There’s a building at the edge of the road back in the Bissells’ hometown of Milo, one that Peter remembers pretty well. It was a snowmobile dealership and then a logging industry supplies store when he was younger. But more than that, as a child, it was a visual indicator, a milemarker alerting him that he was almost home. 

“As a kid, with my head pressed against the back window, seeing it down the road was always a sign that we had returned home to Milo from a trip to the Bangor area.” 

That memory from his childhood will soon house the third and latest iteration of Bissell Brothers as they establish an outpost in their hometown. Their new facility will focus on wood aging, sours, Lagers, and mixed-fermentation creations.

Things have a funny way of working out sometimes. It’s clear how much Portland has changed the Bissell brothers, how much it widened their gaze. How they discovered a city—not to mention an industry—that they fell in love with.
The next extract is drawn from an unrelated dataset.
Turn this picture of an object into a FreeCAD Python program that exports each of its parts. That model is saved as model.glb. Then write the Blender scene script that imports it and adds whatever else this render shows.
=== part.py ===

But that gaze now fittingly turns inward as they pay homage, in a way, to their beginnings. 

“It is still surreal to think that we purchased a facility in our hometown to further our brewing business,” Peter says. “If you had told me that any of this would happen five years ago, it could not have seemed more of an improbable situation.”

It’s a manifestation of their old life intertwined with their new, and proof that the importance and reverence for both exists in the same space. In a way, opening a brewery in Milo makes perfect sense. 

“There was never, ever a question of where we were going to do a second location if we left Portland,” Peter says.